“Cost-cutting tenants have dumped 1.2 million square feet of unwanted office space on the sublease market since July 1, the latest sign that San Francisco’s economy is slowing amid a national recession and credit crisis.
The trend has accelerated over the last 60 days as some 170 companies sought to unload 685,000 square feet of space, according to a report from Colliers International. A total of 2 million square feet of sublease space is available in the greater downtown — enough to accommodate about 8,000 workers. About 35 percent of the available sublease space is already vacant.”
“With new top-notch sublease options coming on the market weekly, the spread between the price of view space and non-view space has narrowed. At the height of the rent bubble, view space was attracting $25 a square foot more than non-view space; now that has dropped to about $8 a square foot, with water view blocks going for $55 a square foot and city view suites leasing at closer to $35.”
Space glut drives down San Francisco office rates [San Francisco Business Times]

10 thoughts on “San Francisco Firms Continue To Shed And Sublease Office Space”
  1. Will Transbay Tower boosters please remind me again why it will be built? Who would they want to go forward with such a huge project in this economy? The Chicago Spire, a similar super-tower project, has completely shut down, after months of initial work on huge underground footings.

  2. Chicago Spire is residential in a city that has generally allowed lots of high rise residential where profit comes from selling the units – other times to build will come.
    Transbay Tower is a supertall commercial tower that will be built in a city that makes it very hard if not impossible to build tall towers. They would likely be the tallest tower here for decades, if not centuries. Profits come from leasing space in what would be one of the most desirable buildings in the city – for decades and decades.

  3. Timing the market matters for Chicago Spire, not as much for Transbay – in fact, now may be a better time to build Transbay if financing isn’t an issue, since commodity and labor prices will be lower.

  4. Did you read the ariticle? There is no great demand for premium expensive commercial space in San Francisco presently, or in the near future. The WSJ had an excellent serious of articles recently on the commericial real estate bubble which is now bursting as well, and San Francisco was a major focus of the trouble that is coming. What financial institution is betting on Transbay? I would stay away from whomever is involved with such a project. Transbay is too late to the party to be anything other than another unbuilt dream.

  5. Commercial buildings make money for decades – the short or even medium term shouldn’t matter that much to a company that is well diversified and capitalized. Residential buildings have to time the market very closely to make money.
    Perhaps we have a developer that is looking at returns for the next 30-40-50 years, rather than the 1-2 year outlook that has become common over the last decade?

  6. I hope the long term view towards Transbay Tower you have noted is correct. If only such a long term view was used for planning for transit, traffic and housing in this city. Do you know who is funding Transbay Tower? They show a lot of courage in the face of what could be a world wide depression.
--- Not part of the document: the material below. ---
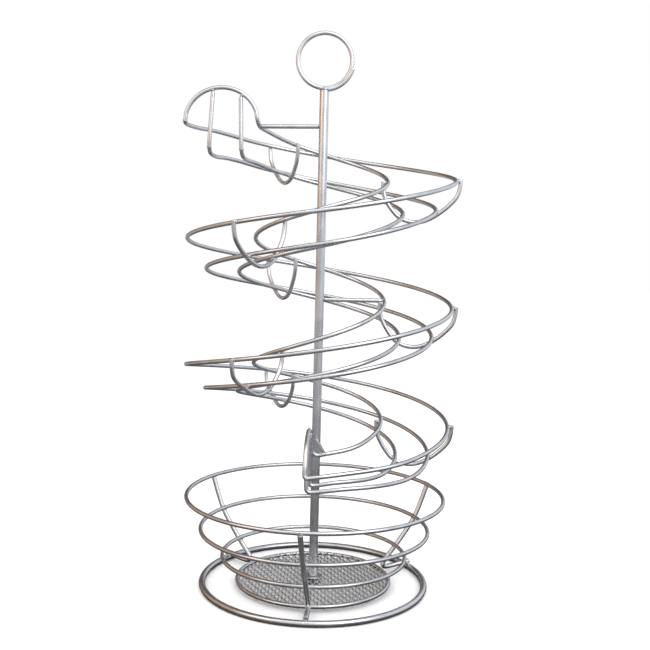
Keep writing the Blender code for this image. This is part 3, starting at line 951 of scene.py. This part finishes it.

  7. Construction of the proposed Transbay Tower will take upwards of 5 years to complete. Office market dynamics change dramatically in that legth of time.
    Although the market clearly turned south in 2008, keep in mind a historical perspective. 5 years ago, we were coming out of the dot-com bust. Vacancy was 25% (twice its current rate), and sublease space was more abundant then it is now.
    I have enough faith in our country and even more in our dynamic city to believe that markets will recover within the next 2 years.

  8. Perhaps we have a developer that is looking at returns for the next 30-40-50 years, rather than the 1-2 year outlook that has become common over the last decade?
    I hope he lives long enough to enjoy it..because in between here and forward 30 years he is going to be losing a lot or money…
    Commerical is dead…consumer is dead…business is dead…
    no way out of this outside of devauling dollar x9…
    many commercial props… were spectulators too…
    your 4-5% cap rates will lead cre to hell…
    SF is cheap there…

  9. The comments above regarding the death of the Chicago Spire were perhaps premature. Labor Unions could save the Spire project instead of killing it. It sounds crazy, but costs to union pensions could be possibly better spent by providing jobs to members and taking partial ownership of a project instead of paying out monthly unemployment benefits. Bizarre but interesting at the same, could this same type of investment structure be used by Bay Area unions for the Transbay Tower?